Small businesses have just hours left to comment on the shape of $1.55 billion in ‘bonus’ tax offsets

training tax

Small businesses and training organisations have less than a day left to comment on draft legislation covering the Skills and Training Boost, which could exclude self-employed workers from up to $550 million in “bonus” tax offsets.

The Morrison government unveiled both the Skills and Training Boost and the separate $1 billion Technology Boost in its 2022-2023 federal budget, saying small businesses would be free to claim an extra 20% tax deduction on eligible expenditure.

The $1.55 billion scheme has received provisional support from the Albanese government, which last month shared draft legislation covering both big-spending programs.

The consultation period officially closes today, Monday, September 19, giving interested parties precious little time to share their views on the government’s proposed bill.

Both schemes have been broadly welcomed by the SME sector, alongside accountants, tech providers, and training industry participants.

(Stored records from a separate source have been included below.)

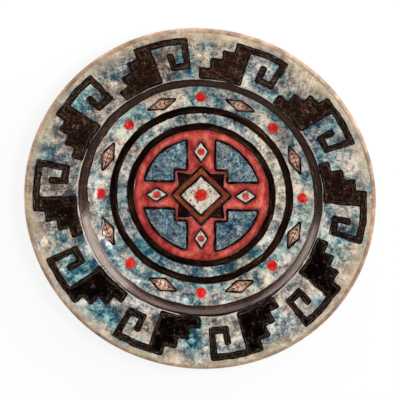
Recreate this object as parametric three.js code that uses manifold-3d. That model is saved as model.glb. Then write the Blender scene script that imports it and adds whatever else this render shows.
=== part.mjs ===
// A wide-rimmed pottery plate lying face up on its foot ring, with its coat and slip decoration as separate solids.
// Millimetres, +Z up. The origin is the middle of the foot ring's resting face.
// The decoration is a plain stepped-fret border round a stepped-cross medallion, both traditional patterns.

import * as THREE from "three";
import { mergeVertices } from "three/addons/utils/BufferGeometryUtils.js";
import Module from "manifold-3d";

const wasm = await Module();
wasm.setup();

const radians = THREE.MathUtils.degToRad;
const quarterTurn = Math.PI / 2;
const fullTurn = Math.PI * 2;

// Driving sizes: lengths in millimetres, angles in degrees

const plateRadius = 150;
const turnedFacets = 60;
const cornerSteps = 5;
const shoulderSteps = 3;
const lipSteps = 3;
const discFacets = 16;
const panelSegments = 8;

// The dished face: a flat floor, a broad hollow corner, a sloping wall, a rounded shoulder and a gently rising rim
const face = {
  floorRadius: 80,
  floorHeight: 12,
  cornerRadius: 28,
  wallAngle: 40,
  wallLength: 6.5,
  shoulderRadius: 5,
  rimAngle: 12.5,
};

// The back follows the face about 6 mm below it
const back = {
  floorRadius: 90,
  floorHeight: 6,
  cornerRadius: 11,
  wallAngle: 44,
  wallLength: 9.5,
  shoulderRadius: 8,
  rimAngle: 13.5,
};
const lipRadius = 2.6;

const foot = { middleRadius: 82, topWidth: 13, treadWidth: 8, chamfer: 1.2 };

const coat = { thickness: 0.5, edgeRadius: 145.6, feather: 1.2 };
const slip = { gap: 0.1, thickness: 0.45, edgeRadius: 144.6 };

// Every coloured shape stops this far short of the one beside it
const brushGap = 0.3;

const wallBand = { inner: 97, outer: 104.8 };
const floorRing = { inner: 72.2, outer: 78.8 };

// One unit of the rim's fret: a stair of four blocks that climbs to the right, and a square hook from its top
const fret = {
  count: 10,
  baseRadius: 105.4,
  stepHeight: 9,
  stairWidths: [18.4, 14, 9.6, 5.2],
  hookStroke: 2,
  strokeHeight: 4.6,
  hookReach: 13.4,
  hookDrop: 27.5,
  hookReturn: 7.8,
  hookRise: 15,
};

const border = { count: 8, radius: 86.5, halfLength: 13.5, halfWidth: 5.4, discRadius: 4.8 };

const medallion = {
  ring: { inner: 57.6, outer: 64 },
  crossOuter: 57.3,
  panelOuter: 50.6,
  armHalfWidth: 12,
  blockHalfWidth: 22.4,
};
const armLozenge = { radius: 38.2, halfLength: 9.6, halfWidth: 6.2 };
const centre = { frameReach: 26, fieldReach: 18, discRadius: 5.4 };

// Finishes, with the colours of fired clay, slip and glaze

const finishes = {
  clay: { color: 0xd9b59a, roughness: 0.75 },
  groundCoat: { color: 0x9fb0b0, roughness: 0.14 },
  ironSlip: { color: 0x1d1412, roughness: 0.16 },
  redSlip: { color: 0xb2443f, roughness: 0.16 },
  brightRedSlip: { color: 0xc2302a, roughness: 0.16 },
  siennaSlip: { color: 0x70361f, roughness: 0.16 },
  roseSlip: { color: 0xb98a72, roughness: 0.16 },
  creamSlip: { color: 0xd8d2c0, roughness: 0.16 },
  blueSlip: { color: 0x4f7288, roughness: 0.16 },
};

function finish(name) {
  return new THREE.MeshStandardMaterial({ name, metalness: 0, flatShading: true, ...finishes[name] });
}

// Sections and solids of revolution

function polar(radius, angle) {
  return new THREE.Vector2(radius * Math.cos(angle), radius * Math.sin(angle));
}

function arcPoints(middle, radius, from, to, steps) {
  return Array.from({ length: steps + 1 }, (_, i) =>
    polar(radius, from + ((to - from) * i) / steps).add(middle),
  );
}

// The dish's section from the axis out to the end of its shoulder, raised everywhere by lift along its normal
function dishSection(dish, lift = 0) {
  const wall = radians(dish.wallAngle);
  const corner = new THREE.Vector2(dish.floorRadius, dish.floorHeight + dish.cornerRadius);
  const wallFoot = polar(dish.cornerRadius, wall - quarterTurn).add(corner);
  const wallTop = polar(dish.wallLength, wall).add(wallFoot);
  const shoulder = wallTop.clone().sub(polar(dish.shoulderRadius, quarterTurn + wall));
  return [
    new THREE.Vector2(0, dish.floorHeight + lift),
    ...arcPoints(corner, dish.cornerRadius - lift, -quarterTurn, wall - quarterTurn, cornerSteps),
    ...arcPoints(
      shoulder,
      dish.shoulderRadius + lift,
      quarterTurn + wall,
      quarterTurn + radians(dish.rimAngle),
      shoulderSteps,
    ),
  ];
}

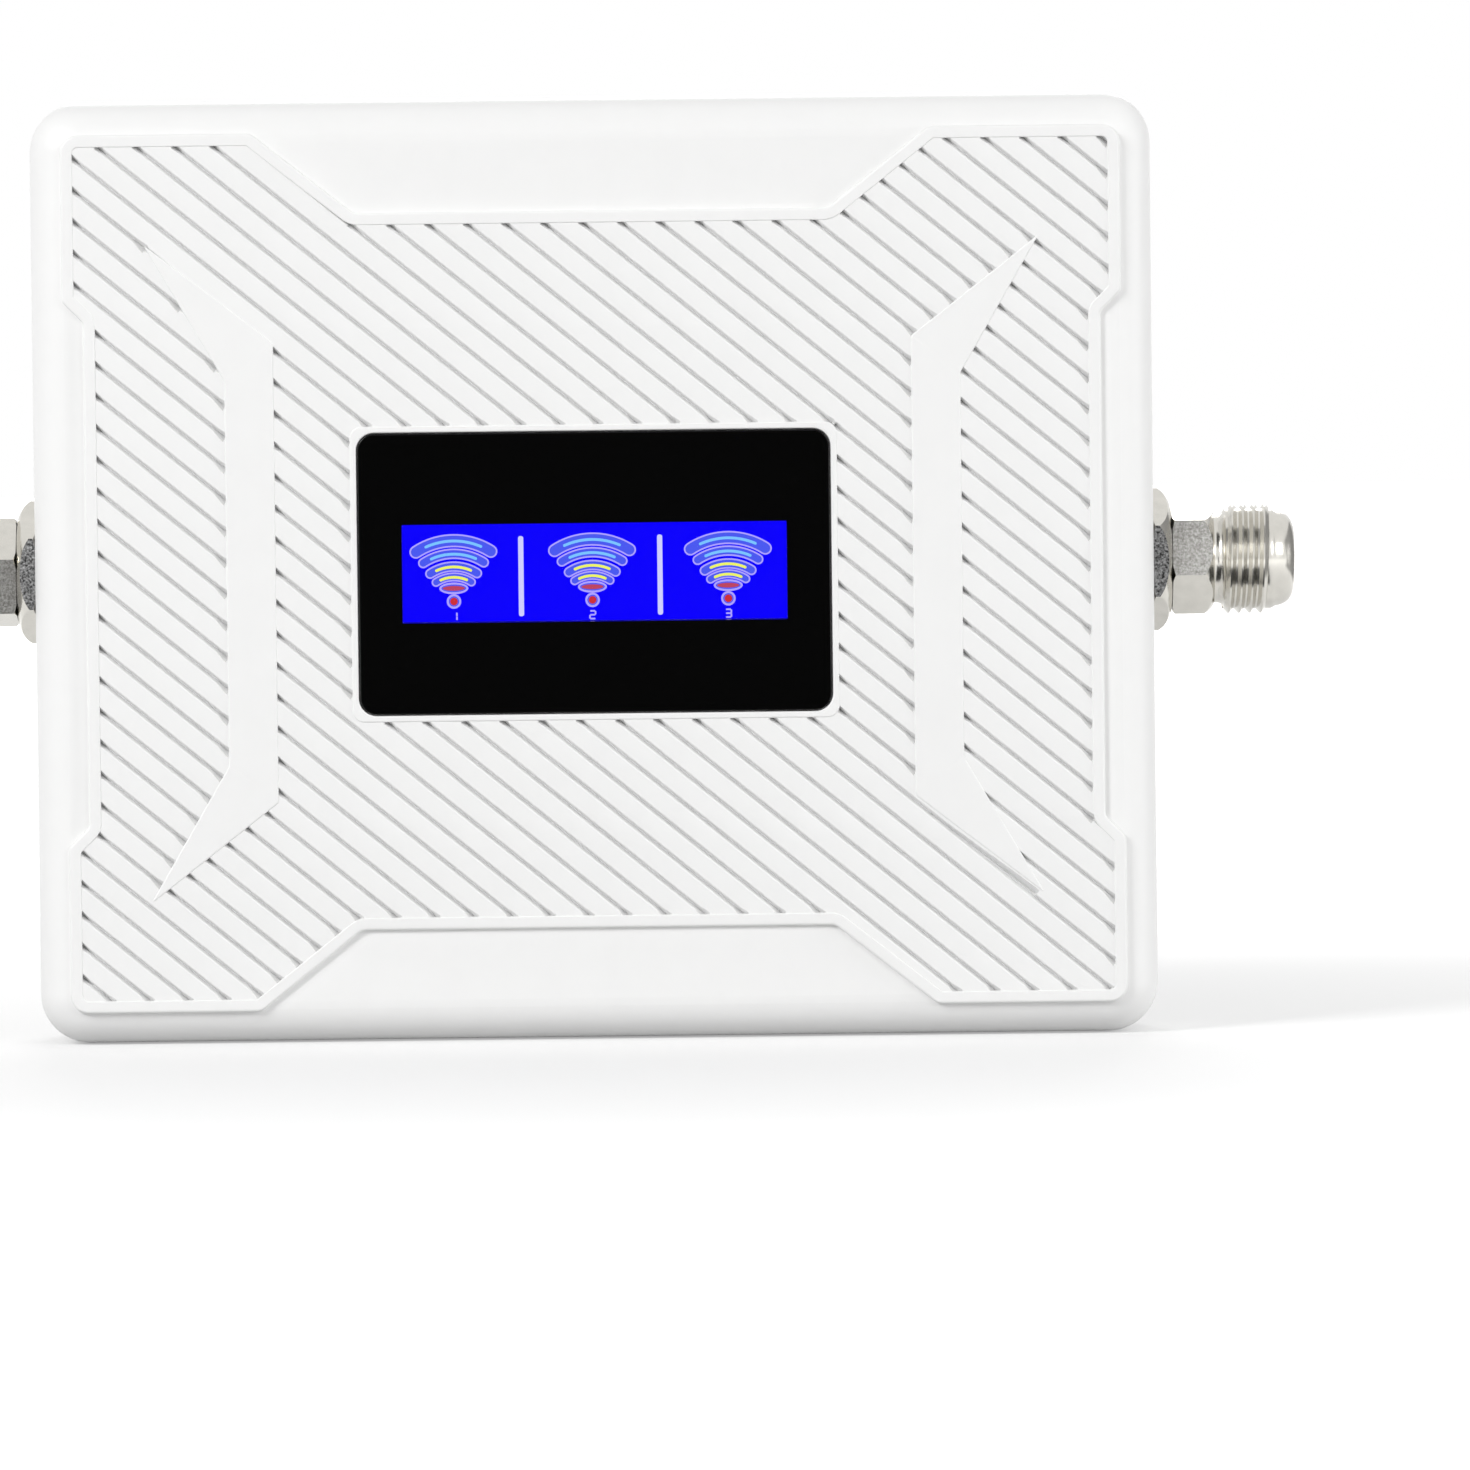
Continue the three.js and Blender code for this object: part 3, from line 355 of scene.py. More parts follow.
def evaluated(mesh, tree, **values):
    """Runs a geometry tree on a mesh with these input values and gives the plain mesh."""
    carrier = placed(tree.name, mesh)
    step = carrier.modifiers.new(tree.name, "NODES")
    step.node_group = tree
    for socket in tree.interface.items_tree:
        if socket.in_out == "INPUT" and socket.name in values:
            step[socket.identifier] = values[socket.name]
    return plain(carrier)


def piece(name, mesh, material, slot, *replaced, sharp=32):
    """Stands a drawn mesh up, smooths what is round, and puts it on the model."""
    mesh.transform(UPRIGHT)
    mesh.materials.clear()
    mesh.materials.append(material)
    mesh.shade_smooth()
    mesh.set_sharp_from_angle(angle=math.radians(sharp))
    draft = placed(name + "_draft", mesh)
    draft.modifiers.new("weighted", "WEIGHTED_NORMAL").keep_sharp = True
    final = plain(draft)
    final.name = name
    part = placed(name, final)
    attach(part, "root")
    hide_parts(*replaced)
    return part


def new_tree(name, kind, outputs, **inputs):
    """A node group with these sockets, its nodes and links, and its two ends."""
    tree = bpy.data.node_groups.new(name, kind + "NodeTree")
    for way, sockets in (("INPUT", inputs), ("OUTPUT", outputs)):
        for label, socket in sockets.items():
            label = label.replace("_", " ").title()
            tree.interface.new_socket(label, in_out=way, socket_type="NodeSocket" + socket)
    nodes = tree.nodes
    return tree, nodes, tree.links, nodes.new("NodeGroupInput"), nodes.new("NodeGroupOutput")


def made_real(nodes, links, given, copies, result):
    """Ends a geometry tree: what it made becomes a real mesh of the given material."""
    real, paint = nodes.new("GeometryNodeRealizeInstances"), nodes.new("GeometryNodeSetMaterial")
    links.new(copies, real.inputs["Geometry"])
    wire(links, (real, "Geometry", paint, "Geometry"), (given, "Material", paint, "Material"),
         (paint, "Geometry", result, 0))


# Cuts in a row: the outline of one cut is pushed through as a prism and repeated in even steps
row_of_cuts, nodes, links, given, result = new_tree(
    "row_of_cuts", "Geometry", {"cuts": "Geometry"}, outline="Geometry", push="Vector",
    step="Vector", count="Int", material="Material",
)
push, flip = nodes.new("GeometryNodeExtrudeMesh"), nodes.new("GeometryNodeFlipFaces")
preset(push, Individual=False)
closed, weld = nodes.new("GeometryNodeJoinGeometry"), nodes.new("GeometryNodeMergeByDistance")
preset(weld, Distance=1e-5)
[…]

“CPA Australia has been asking the federal government to proceed with these extra deductions since the election,” CPA Australia chief executive Andrew Hunter said when consultations opened.

“We urge the government to legislate these important policies quickly following the consultation period.”

However, draft legislation covering the Skills and Training Boost suggests some small business proprietors could find themselves locked out of the scheme.

Explanatory materials attached to the draft legislation state only employee training will be eligible for the bonus 20% tax deduction.

It is “not available for the training of non-employee business owners such as sole traders, partners in a partnership and independent contractors (who are not ‘employees’ of the business within the ordinary meaning)”.

Limiting the program’s scope in that way will encourage small business leaders to grow their headcount, “which could include taking on less-skilled employees that may need external training to develop their skills and enhance their productivity”, the document says.

In addition, expenditure on ‘in-house’ training will not be eligible for bonus tax deductions under the current draft legislation.

Further, the bonus tax deductions will only be made available if the training took place at a provider approved to provide lessons in that field.

“Expenditure must be charged, directly or indirectly, by a registered training provider and be for training within the scope (if any) of the provider’s registration,” the document states.

As the draft legislation states the bonus tax deductions will be backdated to the evening of March 29, 2022, some tax experts suspect small businesses could have already been tripped up by those guidelines.

“Not many employers would have recorded, by item of expenditure, whether the provider of the course was registered under a relevant piece of legislation,” Mark Molesworth, tax partner at BDO, said earlier this month.

“To now go back and re-categorise the expenditure from April onwards, for a tax benefit of between 5 and 9 cents in the dollar of expenditure, may just not be worth it for small businesses.”

Stakeholders with views on the exposure drafts have limited time to share their views directly to the Treasury.